╭──

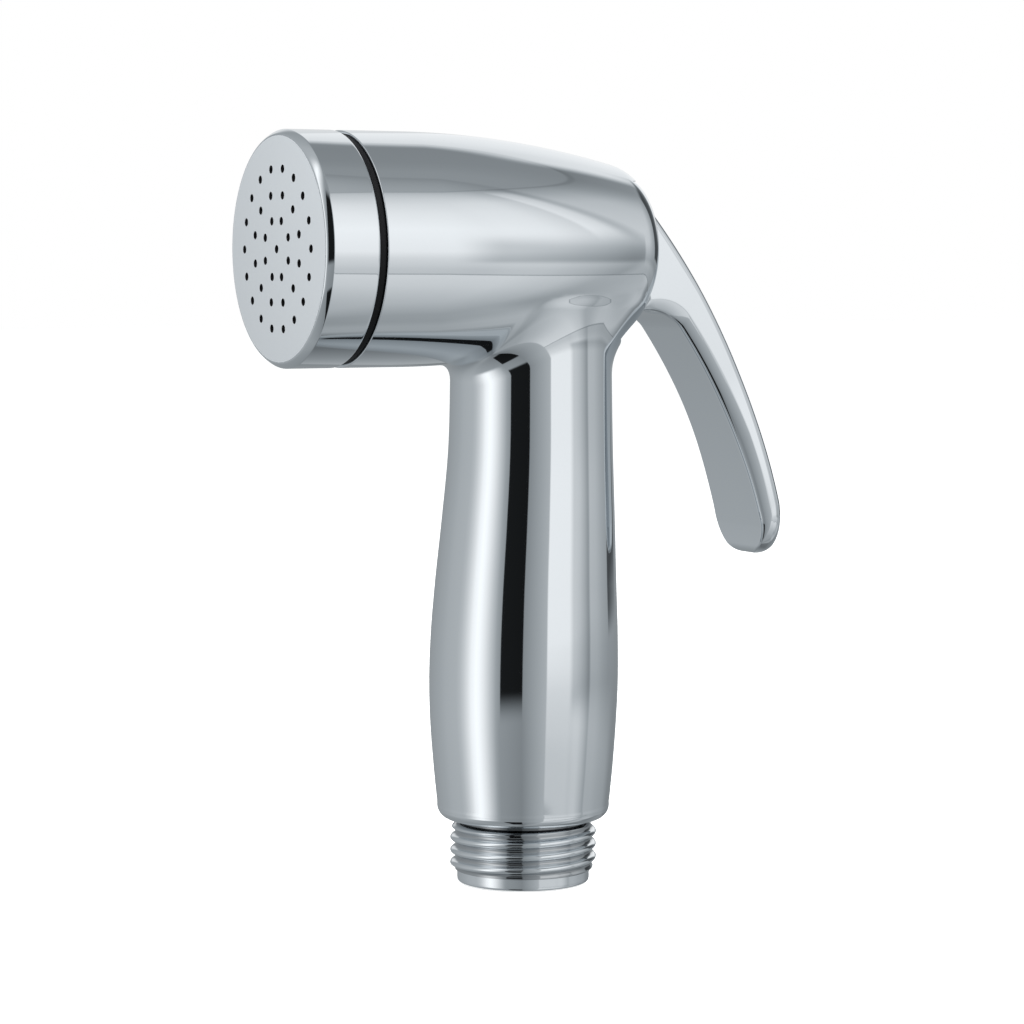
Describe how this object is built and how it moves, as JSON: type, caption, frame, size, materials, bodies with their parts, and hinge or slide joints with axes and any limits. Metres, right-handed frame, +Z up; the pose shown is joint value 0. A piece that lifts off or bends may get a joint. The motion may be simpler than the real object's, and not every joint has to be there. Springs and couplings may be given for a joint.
{
  "type": "handheld bidet shower",
  "caption": "Handheld bidet shower: barrel head with a perforated spray cap, tapered grip, rear squeeze lever working a push valve, and a threaded hose nipple below.",
  "frame": {"origin": "centre of the hose nipple's end face", "axes": "+Z up the grip's axis, -X the way the spray leaves, +X towards the lever"},
  "size_m": [0.0781, 0.0326, 0.1065],
  "materials": {
    "chrome_body": "polished",
    "chrome_cap": "polished",
    "chrome_lever": "polished",
    "chrome_nipple": "polished",
    "black_rubber": "matt",
    "white_plastic": "satin",
    "turned_brass": "turned",
    "spring_steel": "bright"
  },
  "bodies": {
    "housing": {"body_casting": "chrome_body", "spray_cap": "chrome_cap", "cap_seal_ring": "black_rubber", "flow_diffuser": "white_plastic", "valve_sleeve": "turned_brass", "sleeve_gasket": "black_rubber", "sleeve_rear_seal": "black_rubber", "spring_retainer": "spring_steel", "return_spring": "spring_steel", "stem_seal": "black_rubber", "stem_wiper": "black_rubber", "lever_pin": "spring_steel", "inlet_nipple": "chrome_nipple", "nipple_gasket": "black_rubber", "inlet_filter": "spring_steel"},
    "trigger": {"lever": "chrome_lever"},
    "spool": {"valve_spool": "turned_brass", "valve_washer": "black_rubber", "thrust_button": "white_plastic"}
  },
  "joints": [
    {"name": "lever_hinge", "type": "hinge", "parent": "housing", "child": "trigger", "pos_m": [0.013, 0, 0.097], "axis": [0, 1, 0], "range_deg": [0, 15], "stiffness_Nm_per_rad": 0.13, "springref_deg": -29.79},
    {"name": "valve_slide", "type": "slide", "parent": "housing", "child": "spool", "axis": [-1, 0, 0], "range_m": [0, 0.0018], "deforming": ["return_spring"]}
  ],
  "couplings": [
    {"joint": "valve_slide", "follows": "lever_hinge", "m_per_rad": 0.0068}
  ]
}
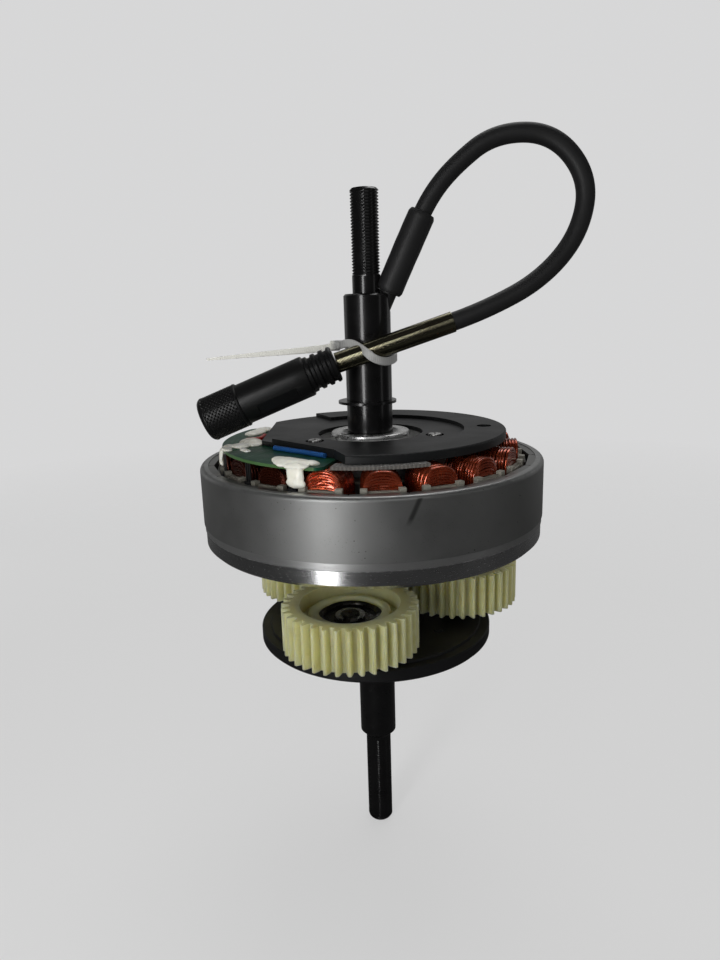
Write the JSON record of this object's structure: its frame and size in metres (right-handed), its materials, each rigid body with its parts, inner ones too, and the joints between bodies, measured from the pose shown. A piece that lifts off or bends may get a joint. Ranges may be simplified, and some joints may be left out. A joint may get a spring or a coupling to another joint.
{
  "type": "electric bike hub motor",
  "caption": "Geared hub motor core out of its shell: axle with cable and plug, stator, outer rotor, planet gears and carrier.",
  "frame": {"origin": "on the axle's axis, at the middle of the gear-side bearing seat", "axes": "+Z along the axle towards the cable side, -Y towards the side where the circuit board's leads show"},
  "size_m": [0.1676, 0.1506, 0.3212],
  "materials": {
    "axle_steel": "black oxide, semi-gloss",
    "bright_steel": "ground",
    "ring_steel": "satin, grey",
    "turned_aluminium": "turned, polished",
    "cast_aluminium": "cast, matt",
    "plate_black": "black, satin",
    "carrier_black": "black oxide, satin",
    "lamination": "pressed sheet, dull",
    "insulator_white": "moulded",
    "copper": "enamelled copper wire, glossy",
    "board_green": "solder mask, glossy",
    "sensor_black": "moulded",
    "lead_blue": "insulation",
    "lead_red": "insulation",
    "sleeving_grey": "woven glass fibre",
    "silicone": "cured silicone, satin",
    "cable_black": "matt",
    "spring_steel": "close-wound wire",
    "connector_black": "moulded, matt",
    "contact_gold": "plated",
    "tie_white": "translucent",
    "gear_nylon": "moulded, ivory",
    "magnet_nickel": "nickel plated"
  },
  "bodies": {
    "axle": {"axle": "axle_steel", "hub_ring": "axle_steel", "clutch_key": "bright_steel", "stator_snap_ring": "bright_steel", "stator_hub": "cast_aluminium", "stator_plate": "plate_black", "plate_screws": "bright_steel", "stator_core": "lamination", "upper_insulator": "insulator_white", "lower_insulator": "insulator_white", "windings": "copper", "circuit_board": "board_green", "hall_sensors": "sensor_black", "blue_lead": "lead_blue", "red_lead": "lead_red", "wire_sleeving": "sleeving_grey", "sealant": "silicone", "clutch_race": "bright_steel", "cable": "cable_black", "cable_sleeve": "cable_black", "cable_spring": "spring_steel", "connector_shell": "connector_black", "connector_insert": "connector_black", "connector_contacts": "contact_gold", "cable_tie": "tie_white"},
    "carrier": {"carrier_disc": "carrier_black", "clutch_rollers": "bright_steel", "planet_pins": "bright_steel", "pin_clips": "bright_steel", "carrier_rivets": "carrier_black"},
    "rotor": {"rotor_ring": "ring_steel", "magnets": "magnet_nickel", "rotor_cover": "turned_aluminium", "rotor_bearings": "bright_steel", "sun_gear": "bright_steel"},
    "planet_1": {"planet_gear_1": "gear_nylon", "planet_bearing_1": "bright_steel"},
    "planet_2": {"planet_gear_2": "gear_nylon", "planet_bearing_2": "bright_steel"},
    "planet_3": {"planet_gear_3": "gear_nylon", "planet_bearing_3": "bright_steel"}
  },
  "joints": [
    {"name": "carrier_spin", "type": "hinge", "parent": "axle", "child": "carrier", "pos_m": [0, 0, 0.0304], "axis": [0, 0, 1], "continuous": true},
    {"name": "rotor_spin", "type": "hinge", "parent": "carrier", "child": "rotor", "pos_m": [0, 0, 0.0871], "axis": [0, 0, 1], "continuous": true},
    {"name": "planet_1_spin", "type": "hinge", "parent": "carrier", "child": "planet_1", "pos_m": [-0.01041, -0.03914, 0.0475], "axis": [0, 0, 1], "continuous": true},
    {"name": "planet_2_spin", "type": "hinge", "parent": "carrier", "child": "planet_2", "pos_m": [0.0391, 0.01055, 0.0475], "axis": [0, 0, 1], "continuous": true},
    {"name": "planet_3_spin", "type": "hinge", "parent": "carrier", "child": "planet_3", "pos_m": [-0.02869, 0.02859, 0.0475], "axis": [0, 0, 1], "continuous": true}
  ],
  "couplings": [
    {"joint": "planet_1_spin", "follows": "rotor_spin", "ratio": -0.5},
    {"joint": "planet_2_spin", "follows": "rotor_spin", "ratio": -0.5},
    {"joint": "planet_3_spin", "follows": "rotor_spin", "ratio": -0.5}
  ]
}
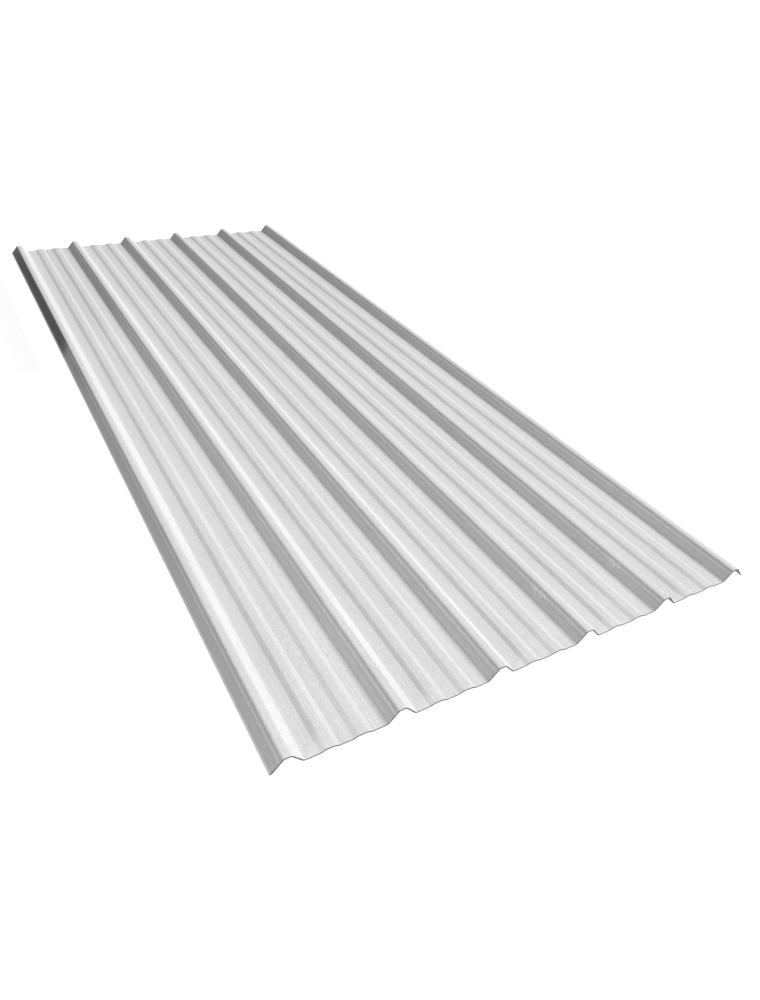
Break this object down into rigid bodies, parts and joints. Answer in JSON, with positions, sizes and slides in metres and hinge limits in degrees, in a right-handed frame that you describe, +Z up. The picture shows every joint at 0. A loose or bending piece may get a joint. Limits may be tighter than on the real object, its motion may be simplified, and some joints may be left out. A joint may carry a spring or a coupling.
{
  "type": "corrugated roofing sheet",
  "caption": "Long flat-lying sheet of light grey uPVC roofing with tall lengthwise ribs, flat pans between them and low stiffening swages in the pans.",
  "frame": {"origin": "middle of the sheet in plan, level with the underside of the pans, which is the level it lies on", "axes": "+Y along the ribs, +X across the sheet, +Z up out of the weather side where the ribs rise"},
  "size_m": [1.06, 2.5, 0.025],
  "materials": {
    "upvc": "satin"
  },
  "bodies": {
    "root": {"roofing_sheet": "upvc"}
  },
  "joints": []
}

╰──

* _What is being asked_: Print out all the entries precisely as written.

* _Finished exercise_:
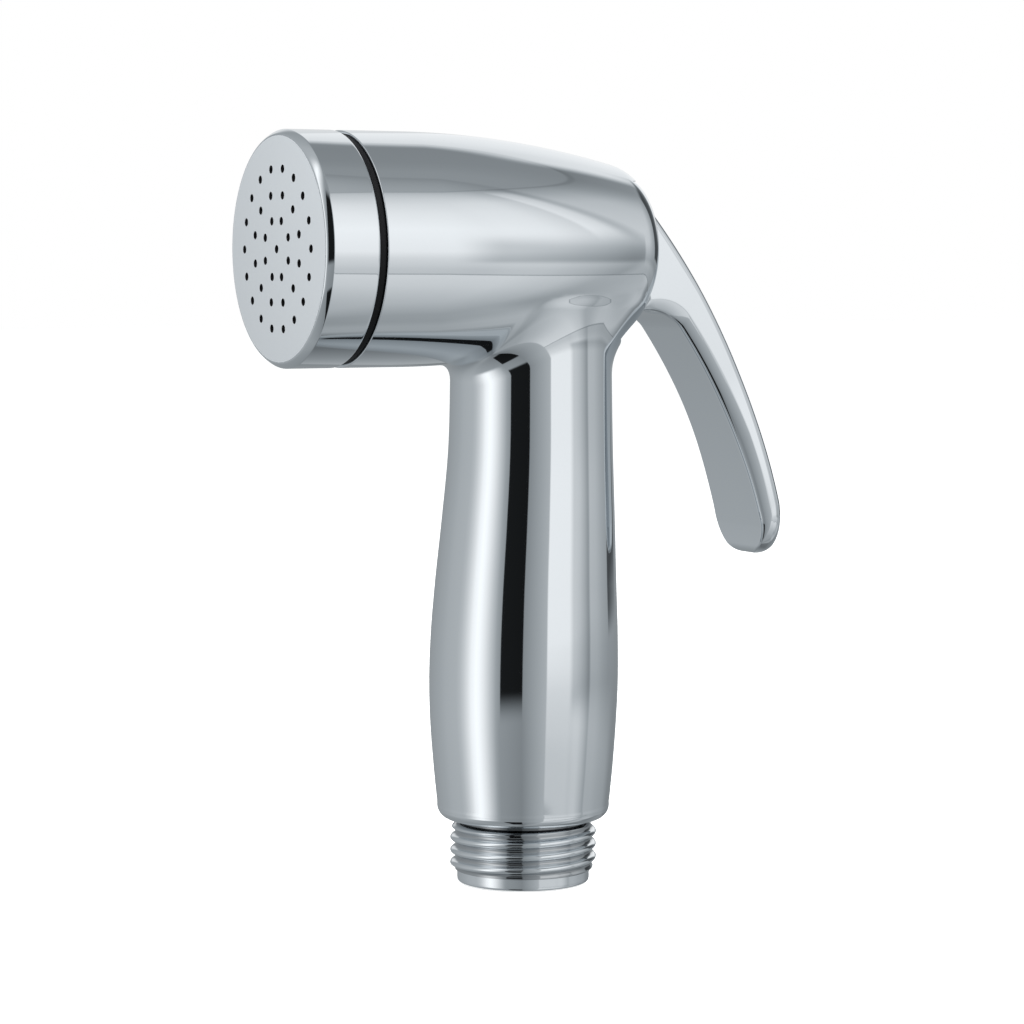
Describe how this object is built and how it moves, as JSON: type, caption, frame, size, materials, bodies with their parts, and hinge or slide joints with axes and any limits. Metres, right-handed frame, +Z up; the pose shown is joint value 0. A piece that lifts off or bends may get a joint. The motion may be simpler than the real object's, and not every joint has to be there. Springs and couplings may be given for a joint.
{
  "type": "handheld bidet shower",
  "caption": "Handheld bidet shower: barrel head with a perforated spray cap, tapered grip, rear squeeze lever working a push valve, and a threaded hose nipple below.",
  "frame": {"origin": "centre of the hose nipple's end face", "axes": "+Z up the grip's axis, -X the way the spray leaves, +X towards the lever"},
  "size_m": [0.0781, 0.0326, 0.1065],
  "materials": {
    "chrome_body": "polished",
    "chrome_cap": "polished",
    "chrome_lever": "polished",
    "chrome_nipple": "polished",
    "black_rubber": "matt",
    "white_plastic": "satin",
    "turned_brass": "turned",
    "spring_steel": "bright"
  },
  "bodies": {
    "housing": {"body_casting": "chrome_body", "spray_cap": "chrome_cap", "cap_seal_ring": "black_rubber", "flow_diffuser": "white_plastic", "valve_sleeve": "turned_brass", "sleeve_gasket": "black_rubber", "sleeve_rear_seal": "black_rubber", "spring_retainer": "spring_steel", "return_spring": "spring_steel", "stem_seal": "black_rubber", "stem_wiper": "black_rubber", "lever_pin": "spring_steel", "inlet_nipple": "chrome_nipple", "nipple_gasket": "black_rubber", "inlet_filter": "spring_steel"},
    "trigger": {"lever": "chrome_lever"},
    "spool": {"valve_spool": "turned_brass", "valve_washer": "black_rubber", "thrust_button": "white_plastic"}
  },
  "joints": [
    {"name": "lever_hinge", "type": "hinge", "parent": "housing", "child": "trigger", "pos_m": [0.013, 0, 0.097], "axis": [0, 1, 0], "range_deg": [0, 15], "stiffness_Nm_per_rad": 0.13, "springref_deg": -29.79},
    {"name": "valve_slide", "type": "slide", "parent": "housing", "child": "spool", "axis": [-1, 0, 0], "range_m": [0, 0.0018], "deforming": ["return_spring"]}
  ],
  "couplings": [
    {"joint": "valve_slide", "follows": "lever_hinge", "m_per_rad": 0.0068}
  ]
}
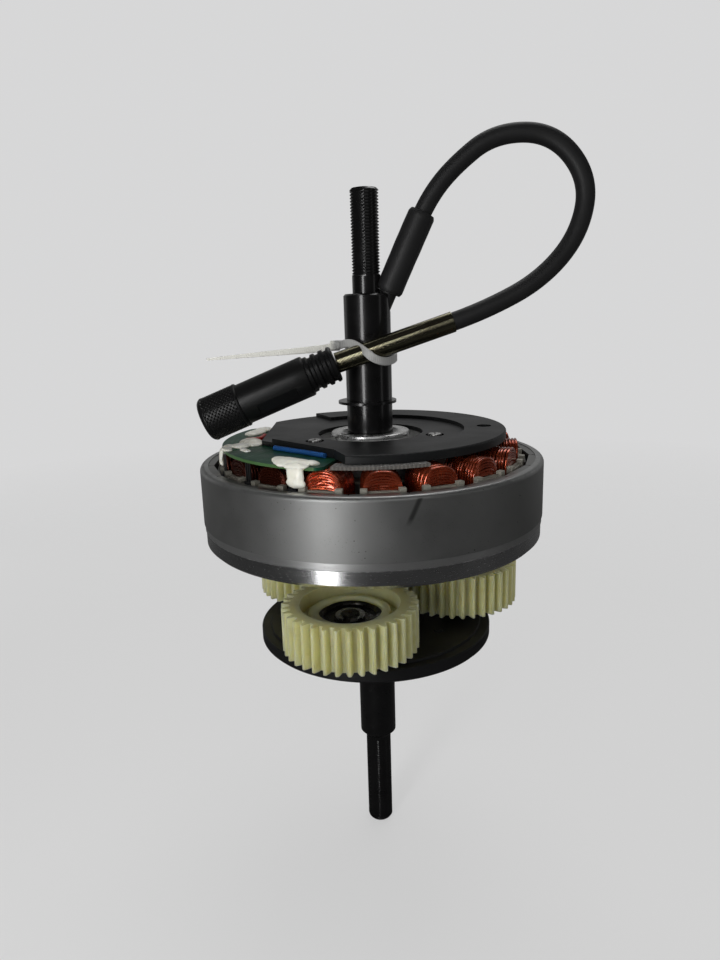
Write the JSON record of this object's structure: its frame and size in metres (right-handed), its materials, each rigid body with its parts, inner ones too, and the joints between bodies, measured from the pose shown. A piece that lifts off or bends may get a joint. Ranges may be simplified, and some joints may be left out. A joint may get a spring or a coupling to another joint.
{
  "type": "electric bike hub motor",
  "caption": "Geared hub motor core out of its shell: axle with cable and plug, stator, outer rotor, planet gears and carrier.",
  "frame": {"origin": "on the axle's axis, at the middle of the gear-side bearing seat", "axes": "+Z along the axle towards the cable side, -Y towards the side where the circuit board's leads show"},
  "size_m": [0.1676, 0.1506, 0.3212],
  "materials": {
    "axle_steel": "black oxide, semi-gloss",
    "bright_steel": "ground",
    "ring_steel": "satin, grey",
    "turned_aluminium": "turned, polished",
    "cast_aluminium": "cast, matt",
    "plate_black": "black, satin",
    "carrier_black": "black oxide, satin",
    "lamination": "pressed sheet, dull",
    "insulator_white": "moulded",
    "copper": "enamelled copper wire, glossy",
    "board_green": "solder mask, glossy",
    "sensor_black": "moulded",
    "lead_blue": "insulation",
    "lead_red": "insulation",
    "sleeving_grey": "woven glass fibre",
    "silicone": "cured silicone, satin",
    "cable_black": "matt",
    "spring_steel": "close-wound wire",
    "connector_black": "moulded, matt",
    "contact_gold": "plated",
    "tie_white": "translucent",
    "gear_nylon": "moulded, ivory",
    "magnet_nickel": "nickel plated"
  },
  "bodies": {
    "axle": {"axle": "axle_steel", "hub_ring": "axle_steel", "clutch_key": "bright_steel", "stator_snap_ring": "bright_steel", "stator_hub": "cast_aluminium", "stator_plate": "plate_black", "plate_screws": "bright_steel", "stator_core": "lamination", "upper_insulator": "insulator_white", "lower_insulator": "insulator_white", "windings": "copper", "circuit_board": "board_green", "hall_sensors": "sensor_black", "blue_lead": "lead_blue", "red_lead": "lead_red", "wire_sleeving": "sleeving_grey", "sealant": "silicone", "clutch_race": "bright_steel", "cable": "cable_black", "cable_sleeve": "cable_black", "cable_spring": "spring_steel", "connector_shell": "connector_black", "connector_insert": "connector_black", "connector_contacts": "contact_gold", "cable_tie": "tie_white"},
    "carrier": {"carrier_disc": "carrier_black", "clutch_rollers": "bright_steel", "planet_pins": "bright_steel", "pin_clips": "bright_steel", "carrier_rivets": "carrier_black"},
    "rotor": {"rotor_ring": "ring_steel", "magnets": "magnet_nickel", "rotor_cover": "turned_aluminium", "rotor_bearings": "bright_steel", "sun_gear": "bright_steel"},
    "planet_1": {"planet_gear_1": "gear_nylon", "planet_bearing_1": "bright_steel"},
    "planet_2": {"planet_gear_2": "gear_nylon", "planet_bearing_2": "bright_steel"},
    "planet_3": {"planet_gear_3": "gear_nylon", "planet_bearing_3": "bright_steel"}
  },
  "joints": [
    {"name": "carrier_spin", "type": "hinge", "parent": "axle", "child": "carrier", "pos_m": [0, 0, 0.0304], "axis": [0, 0, 1], "continuous": true},
    {"name": "rotor_spin", "type": "hinge", "parent": "carrier", "child": "rotor", "pos_m": [0, 0, 0.0871], "axis": [0, 0, 1], "continuous": true},
    {"name": "planet_1_spin", "type": "hinge", "parent": "carrier", "child": "planet_1", "pos_m": [-0.01041, -0.03914, 0.0475], "axis": [0, 0, 1], "continuous": true},
    {"name": "planet_2_spin", "type": "hinge", "parent": "carrier", "child": "planet_2", "pos_m": [0.0391, 0.01055, 0.0475], "axis": [0, 0, 1], "continuous": true},
    {"name": "planet_3_spin", "type": "hinge", "parent": "carrier", "child": "planet_3", "pos_m": [-0.02869, 0.02859, 0.0475], "axis": [0, 0, 1], "continuous": true}
  ],
  "couplings": [
    {"joint": "planet_1_spin", "follows": "rotor_spin", "ratio": -0.5},
    {"joint": "planet_2_spin", "follows": "rotor_spin", "ratio": -0.5},
    {"joint": "planet_3_spin", "follows": "rotor_spin", "ratio": -0.5}
  ]
}
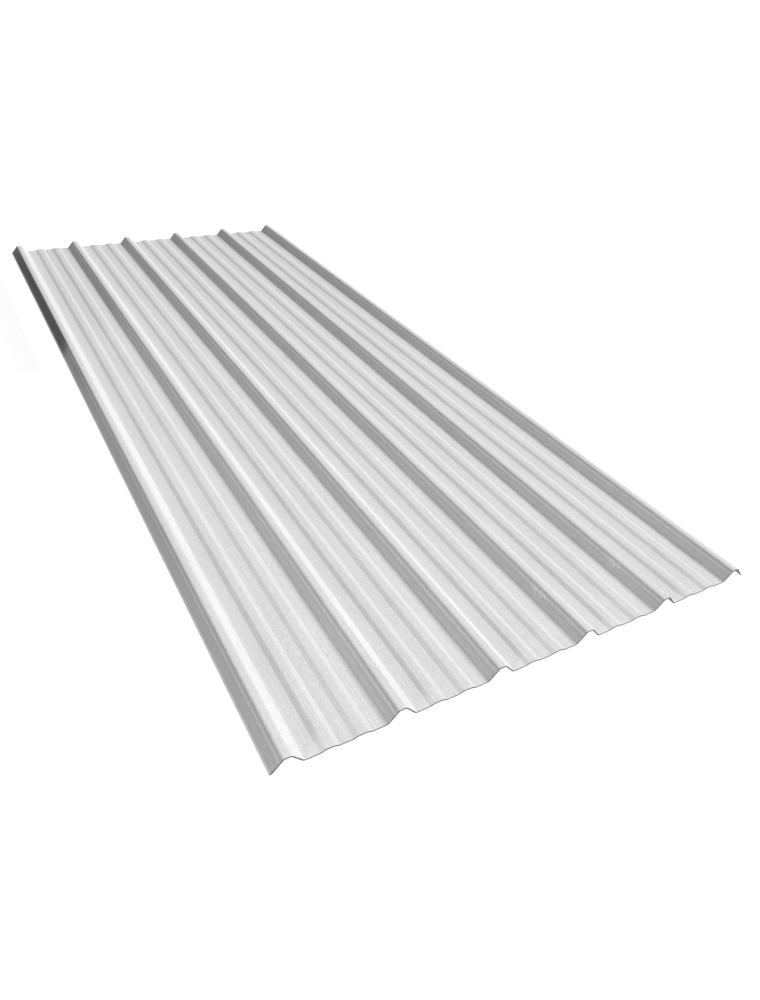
Break this object down into rigid bodies, parts and joints. Answer in JSON, with positions, sizes and slides in metres and hinge limits in degrees, in a right-handed frame that you describe, +Z up. The picture shows every joint at 0. A loose or bending piece may get a joint. Limits may be tighter than on the real object, its motion may be simplified, and some joints may be left out. A joint may carry a spring or a coupling.
{
  "type": "corrugated roofing sheet",
  "caption": "Long flat-lying sheet of light grey uPVC roofing with tall lengthwise ribs, flat pans between them and low stiffening swages in the pans.",
  "frame": {"origin": "middle of the sheet in plan, level with the underside of the pans, which is the level it lies on", "axes": "+Y along the ribs, +X across the sheet, +Z up out of the weather side where the ribs rise"},
  "size_m": [1.06, 2.5, 0.025],
  "materials": {
    "upvc": "satin"
  },
  "bodies": {
    "root": {"roofing_sheet": "upvc"}
  },
  "joints": []
}